FairGauge: A Modularized Evaluation of Bias in Masked Language Models
Document Type
Conference Proceeding
Publication Title
Proceedings of the 2023 IEEE/ACM International Conference on Advances in Social Networks Analysis and Mining, ASONAM 2023
Abstract
Prejudice is a pre-conceived depiction of an entity within a person's mind. It tends to devalue people as a consequence of their perceived membership in a social group. The origin of prejudice can be traced back to the categorization process people use to form a plausible perception of their surroundings. The process of constructing these perceptions generally results in prejudices, which authorizes inequalities to develop across a variety of social groups. In all their forms, biases can be relayed in language by generalizing a negative adjective onto an social group as a function of prejudgement.

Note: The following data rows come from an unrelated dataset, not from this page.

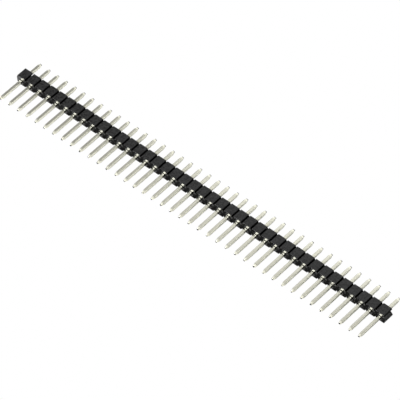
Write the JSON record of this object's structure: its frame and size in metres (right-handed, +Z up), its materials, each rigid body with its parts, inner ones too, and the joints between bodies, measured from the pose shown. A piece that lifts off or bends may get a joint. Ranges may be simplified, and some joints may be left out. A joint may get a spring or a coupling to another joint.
{
  "type": "pin header strip",
  "caption": "Single-row breakaway pin header strip: a notched black housing holding a row of square plated pins, long mating ends on one side and short solder tails on the other.",
  "frame": {"origin": "middle of the housing's seating face, the face that lies against the circuit board, where the pins' centre plane cuts it", "axes": "+X along the row of pins, +Y along the solder tails, -Y along the longer mating ends, +Z up with the strip lying on one of its wide sides"},
  "size_m": [0.1016, 0.0124, 0.0024],
  "materials": {
    "housing_plastic": "moulded, slightly glossy black",
    "pin_metal": "pale silvery plating over brass, bright drawn finish"
  },
  "bodies": {
    "root": {"housing": "housing_plastic", "pin_01": "pin_metal", "pin_02": "pin_metal", "pin_03": "pin_metal", "pin_04": "pin_metal", "pin_05": "pin_metal", "pin_06": "pin_metal", "pin_07": "pin_metal", "pin_08": "pin_metal", "pin_09": "pin_metal", "pin_10": "pin_metal", "pin_11": "pin_metal", "pin_12": "pin_metal", "pin_13": "pin_metal", "pin_14": "pin_metal", "pin_15": "pin_metal", "pin_16": "pin_metal", "pin_17": "pin_metal", "pin_18": "pin_metal", "pin_19": "pin_metal", "pin_20": "pin_metal", "pin_21": "pin_metal", "pin_22": "pin_metal", "pin_23": "pin_metal", "pin_24": "pin_metal", "pin_25": "pin_metal", "pin_26": "pin_metal", "pin_27": "pin_metal", "pin_28": "pin_metal", "pin_29": "pin_metal", "pin_30": "pin_metal", "pin_31": "pin_metal", "pin_32": "pin_metal", "pin_33": "pin_metal", "pin_34": "pin_metal", "pin_35": "pin_metal", "pin_36": "pin_metal", "pin_37": "pin_metal", "pin_38": "pin_metal", "pin_39": "pin_metal", "pin_40": "pin_metal"}
  },
  "joints": []
}
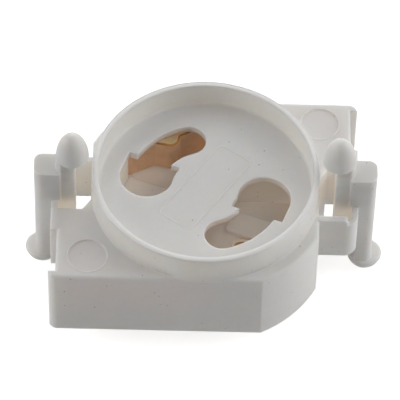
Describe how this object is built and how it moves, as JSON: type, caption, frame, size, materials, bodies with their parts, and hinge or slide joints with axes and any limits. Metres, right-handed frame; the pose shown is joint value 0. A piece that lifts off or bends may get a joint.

Using this reduced linguistic formulation, we set out to (1) create a benchmark of 23,736 prejudiced sentences that encompass a plethora of bias types including racism, sexism, classism, ethnic discrimination, and religious discrimination; (2) propose a prejudice score that incorporates both the masked prediction probability and the top-k index (rank) of the matched word; (3) conduct a case study, using our benchmark, to evaluate bias in three pre-trained language models: BERT, DistilBERT, and Context-Debias DistilBERT.
First Page
131
Last Page
135
DOI
10.1145/3625007.3627592
Publication Date
11-6-2023
Keywords
benchmark, bias evaluation, language models
Recommended Citation
J. Doughman et al., "FairGauge: A Modularized Evaluation of Bias in Masked Language Models," Proceedings of the 2023 IEEE/ACM International Conference on Advances in Social Networks Analysis and Mining, ASONAM 2023, pp. 131 - 135, Nov 2023.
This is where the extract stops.